Regular Maintenance of Tools and Equipment

A dull chisel is actually more dangerous than a sharp one. It forces you to push harder, leading to slips, injuries, and ruined workpieces. Treat your equipment like the investment it is by establishing a routine.

Dedicate the last 15 minutes of your work week—or the end of every project—to maintenance. Clean pitch off saw blades, oil moving parts on your drill press, and check power cords for fraying. Don’t forget to learn how to maintain your log splitter if you have one. This kind of preventive maintenance will stop machinery from failing right when you need it most, ensuring your cuts remain true and your motors keep humming.

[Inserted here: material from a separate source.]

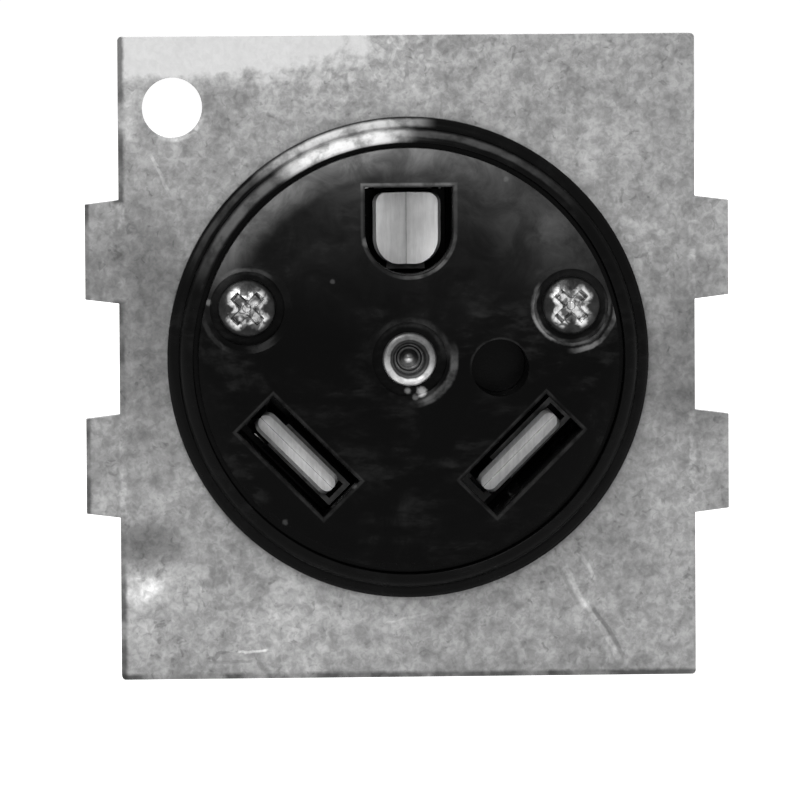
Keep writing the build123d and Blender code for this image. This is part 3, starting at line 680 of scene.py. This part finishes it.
def recess_cutter_mesh(name):
    """Two tapered wings at 45 degrees and a cone between them, overlapping."""
    work = bmesh.new()
    top, floor = -HEAD_HEIGHT - CUT_EXTRA, -HEAD_HEIGHT + RECESS_DEPTH
    corners = ((-1, -1), (1, -1), (1, 1), (-1, 1))
    for degrees in (45, 135):
        turn = Matrix.Rotation(math.radians(degrees), 3, "Y")
        loops = []
        for height, (half_length, half_width) in ((top, WING_TOP), (floor, WING_FLOOR)):
            points = [Vector((a * half_length, height, b * half_width)) for a, b in corners]
            loops.append([work.verts.new(turn @ point) for point in points])
        bridge(work, *loops)
        work.faces.new(loops[0][::-1])
        work.faces.new(loops[1])
    length = floor - top + CUT_EXTRA
    upright = Matrix.Rotation(math.radians(-90), 4, "X")
    bmesh.ops.create_cone(
        work,
        cap_ends=True,
        segments=CONE_SEGMENTS,
        radius1=CONE_TOP_RADIUS,
        radius2=CONE_FLOOR_RADIUS,
        depth=length,
        matrix=Matrix.Translation((0, top + length / 2, 0)) @ upright,
    )
    return finished_mesh(work, name)


def cut_screw_mesh():
    """The turned screw with the cross recess cut into its head."""
    blank = add_object("screw_blank", lathed_screw_mesh("screw_blank"))
    cutter = add_object("screw_cutter", recess_cutter_mesh("screw_cutter"))
    cut = blank.modifiers.new("recess", "BOOLEAN")
    cut.operation = "DIFFERENCE"
    cut.solver = "EXACT"
    cut.use_self = True
    cut.object = cutter
    graph = bpy.context.evaluated_depsgraph_get()
    mesh = bpy.data.meshes.new_from_object(blank.evaluated_get(graph))
    bpy.data.objects.remove(blank)
    bpy.data.objects.remove(cutter)
    for polygon in mesh.polygons:
        polygon.use_smooth = True
    mesh.set_sharp_from_angle(angle=SCREW_SHARP_ANGLE)
    return mesh


def make_cover_screws():
    """Threaded screws with a worn cross recess, where the plain ones are."""
    cut_mesh = cut_screw_mesh()
    for side, wear_shift in (("left", 0.0), ("right", 7 * MM)):
        mesh = cut_mesh.copy()
        mesh.materials.clear()
        mesh.materials.append(worn_screw(f"worn_screw_{side}", wear_shift))
        low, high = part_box(f"cover_screw_{side}")
        screw = add_object(f"threaded_cover_screw_{side}", mesh)
        screw.location = ((low.x + high.x) / 2, low.y + HEAD_HEIGHT, (low.z + high.z) / 2)
        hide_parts(f"cover_screw_{side}")
        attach(screw, "root")


def pale_when_seen(finish, lit, seen_strength):
    """A strength for camera, glossy and transmitted rays, and another for all others."""
    path = finish.node("ShaderNodeLightPath", {})
    seen = finish.math("MAXIMUM", path.outputs["Is Camera Ray"], path.outputs["Is Glossy Ray"])
    seen = finish.math("MAXIMUM", seen, path.outputs["Is Transmission Ray"])
    return finish.paint(lit, seen, seen_strength - lit)


def make_floor():
    """A pale floor that reads white and keeps the soft shadow under the plate."""
    mesh = bpy.data.meshes.new("floor")
    outline = (
        (-FLOOR_HALF_WIDTH, FLOOR_FRONT),
        (FLOOR_HALF_WIDTH, FLOOR_FRONT),
        (FLOOR_HALF_WIDTH, FLOOR_BACK),
        (-FLOOR_HALF_WIDTH, FLOOR_BACK),
    )
    mesh.from_pydata([(x, y, cad_low.z) for x, y in outline], [], [(0, 1, 2, 3)])
    floor = add_object("floor", mesh)
    paper = Finish("floor_paper", roughness=0.9, specular=0.0)
    paper.shader.inputs["Base Color"].default_value = (FLOOR_TONE, FLOOR_TONE, FLOOR_TONE, 1)
    paper.shader.inputs["Emission Color"].default_value = (1, 1, 1, 1)
    paper.set("Emission Strength", pale_when_seen(paper, 0.0, FLOOR_SEEN))
    mesh.materials.append(paper.material)


def add_lamp(name, place, size, radiance):
    """A rectangular soft box of an even brightness, facing the origin."""
    data = bpy.data.lights.new(name, "AREA")
    data.shape = "RECTANGLE"
    data.size, data.size_y = size
    data.energy = radiance * math.pi * size[0] * size[1]
    lamp = add_object(name, data)
    lamp.location = place
    lamp.rotation_euler = (-Vector(place)).to_track_quat("-Z", "Y").to_euler()


class Studio(Finish):
    """The node methods on the world's own tree."""

    def __init__(self, name):
        self.world = bpy.data.worlds.new(name)
        self.world.use_nodes = True
        self.tree = self.world.node_tree
        self.shader = self.tree.nodes["Background"]


def light_scene():
    """A low even world that reads white, and the soft boxes."""
    studio = Studio("studio")
    bpy.context.scene.world = studio.world
    studio.shader.inputs["Color"].default_value = (1, 1, 1, 1)
    studio.set("Strength", pale_when_seen(studio, WORLD_LIGHT, WORLD_SEEN))
    for lamp in LAMPS:
        add_lamp(*lamp)


def place_camera():
    """The photograph's viewpoint: almost level, a little from the left."""
    back = Vector(
        (
            math.sin(VIEW_AZIMUTH) * math.cos(VIEW_ELEVATION),
            -math.cos(VIEW_AZIMUTH) * math.cos(VIEW_ELEVATION),
            math.sin(VIEW_ELEVATION),
        )
    )
    data = bpy.data.cameras.new("camera")
    data.sensor_width = SENSOR_WIDTH
    data.lens = SENSOR_WIDTH * VIEW_DISTANCE / VIEW_WIDTH
    data.clip_start, data.clip_end = CLIP_START, CLIP_END
    camera = add_object("camera", data)
    turn = (-back).to_track_quat("-Z", "Y").to_matrix().to_4x4()
    roll = Matrix.Rotation(-VIEW_ROLL, 4, "Z")
    camera.matrix_world = Matrix.Translation(AIM + back * VIEW_DISTANCE) @ turn @ roll
    bpy.context.scene.camera = camera


contact_nodes = [name for name in nodes if name.endswith("_contact")]
spring_nodes = [name for name in nodes if "spring" in name]
zinc_nodes = [name for name in nodes if "terminal_screw" in name or "clamp" in name]
zinc_nodes += ["ground_strap", "rivet_washer"]

dress(["mounting_plate"], galvanised_steel())
dress(["front_cover"], face_finish())
dress(["rear_housing"], rim_finish())
dress(["center_rivet"], rivet_metal())
dress(contact_nodes, contact_metal())
dress(zinc_nodes, bright_plate("zinc_plated_steel", *ZINC_PLATE))
dress(spring_nodes, bright_plate("spring_steel", *SPRING_STEEL))
soften_edges(["mounting_plate"], STAMPED_ROUNDING, merge_flat=False)
soften_edges(["front_cover", "rear_housing"], MOULDED_ROUNDING, merge_flat=True)
make_cover_screws()

make_floor()
light_scene()
place_camera()
bpy.context.scene.view_settings.view_transform = "Standard"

Streamline Workflow Processes

Efficiency isn’t just for massive factories; it is for anyone who values their free time. Think about the physical flow of your projects. Do you find yourself constantly walking back and forth between the table saw and the assembly table?

If so, rearrange your stations to minimize travel time. Group similar tasks together. For repetitive projects, tape a checklist to the wall. It might seem like overkill for a one-person operation, but a physical list ensures you don’t skip a sanding grit or forget a critical pilot hole, saving you from costly rework later.

Stock Up on Essential Supplies

Nothing kills momentum faster than running out of wood glue at 9 PM on a Tuesday. To keep your workshop running smoothly, you need to properly manage your inventory of consumables.

Keep a healthy stockpile of the items you reach for daily: sandpaper, shop rags, finish, and standard fasteners. When you open your backup box of screws, add it to your shopping list immediately. Keeping a “safety stock” prevents those annoying mid-project runs to the hardware store that turn a two-hour job into an all-day affair.